Test, test and then test some more!

Lastly, test. Test everything. To paraphrase David Ogilvy on the importance on testing content on your website: “Never stop testing, and your website will never stop improving.” I’m kidding. Of course Mr. Ogilvy wasn’t talking about websites in the original quote (websites weren’t around in his era), which is actually “Never stop testing, and your advertising will never stop improving”. But the concept definitely loosely translates to websites. Constantly testing will allow you to distinguish between the good and not so good content. It is a lot of trial and error at start, with much of the website’s content being based on assumptions, which are often wrong or not as good as they could be. The revolution of the Internet (Google Analytics & AdWords) have taken testing to another level, with digital marketers being able to split test any part of their online marketing strategy to determine the best position for headlines, keywords, banners, emails and web pages or anything else that will produce the greatest response. The best approach is to find one that works well, keep it and then introduce a new variable. Then test again. You always want to improve and better your last results (much like an elite athlete!) This will help ensure you stay ahead of the competition.

Your website is now your number one employee

Past are the times where your website was just a glorified brochure of your company.
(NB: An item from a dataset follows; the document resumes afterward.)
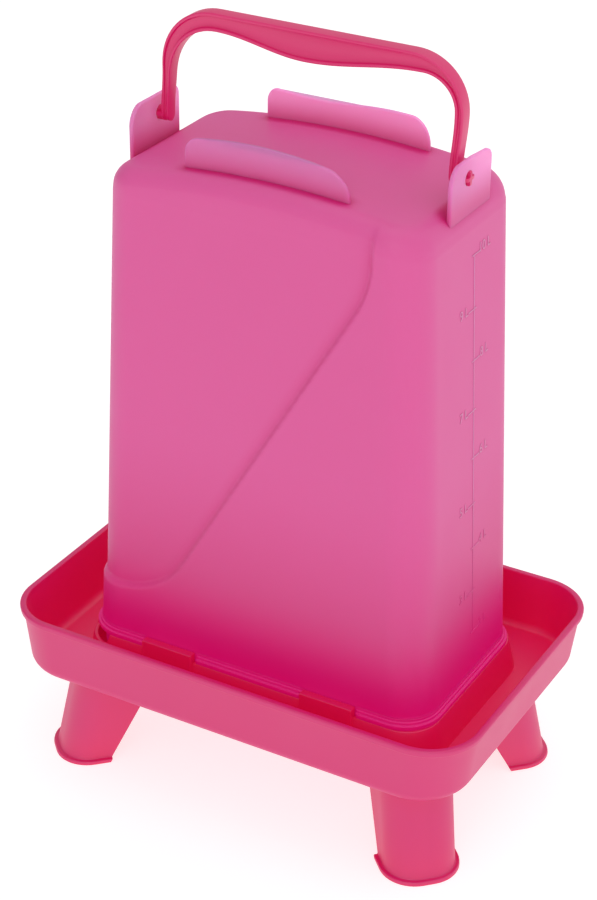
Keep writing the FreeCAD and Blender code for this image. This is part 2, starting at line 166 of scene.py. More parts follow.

Your website is now your number one employee, it works 24/7, never complains, never asks for a raise and if maintained and adapted well, will bring an extraordinary amount of business to your company. Adapting is the key to success. Facebook adopted and then adapted the same principles David Ogilvy used, to help many, like my grandmother to navigate her way around the online world. A sight I thought I’d never see. Yet, it’s very much reality and I put it down to the sheer simplicity these principles promote, as to why they work so well.